Brynhildur þórarinsdóttir
Njáls’s Saga.
Mál og menning. IS
Njál’s Saga rewritten for children. The author
is a young writer who also made her debut as a children’s
writer last year. The book is amply illustrated and contains
supplementary information on life and literature in the past.
Hanus Kamban (red.)
The New Atlantis – Science Fiction and Fantasy
Bókadeild Føroya Lærarafelags og Føroya
Skúlabókagrunnur. FO
The biggest and best science fiction anthology in Faeroese
ever published. Excellently translated and edited by Hanus
Kamban, who has also written a lengthy summary of the history
of this genre.
Illugi Jökulsson et.al
Iceland Through the Ages
JPV. IS
The third volume of a richly-illustrated popular history of
Iceland in the 20th century.
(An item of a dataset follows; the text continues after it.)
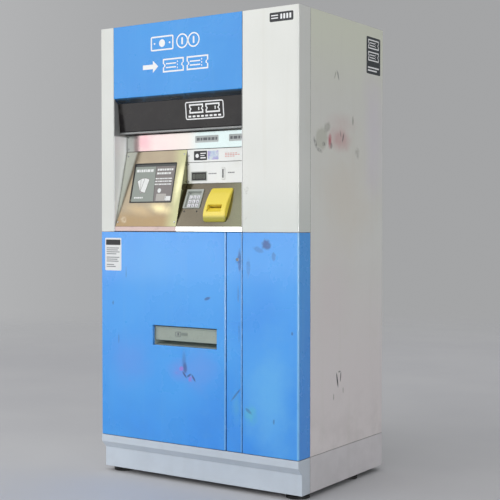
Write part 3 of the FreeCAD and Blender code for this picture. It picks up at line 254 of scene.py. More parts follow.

The form is a collage, often
similar to that of a newspaper covering the entire century.
Lise Svanholm
The Skagen Painters
Gyldendal. DK
This beautiful book contains an extremely competent account
of a group of artists living in Skagen, Denmark 100 years
ago. The structure
involves a mixture of biography, art history and cultural
history, including a study of the relationship between Marie
and P.S. Krøyer.
Peter Michael Hornung
Peder Severin Krøyer
Forlaget Palle Fogtdal. DK
The first major monograph in art history devoted to P.S. Krøyer’s
life and art. The author has accomplished the task in exemplary
fashion, making the book a stimulating read.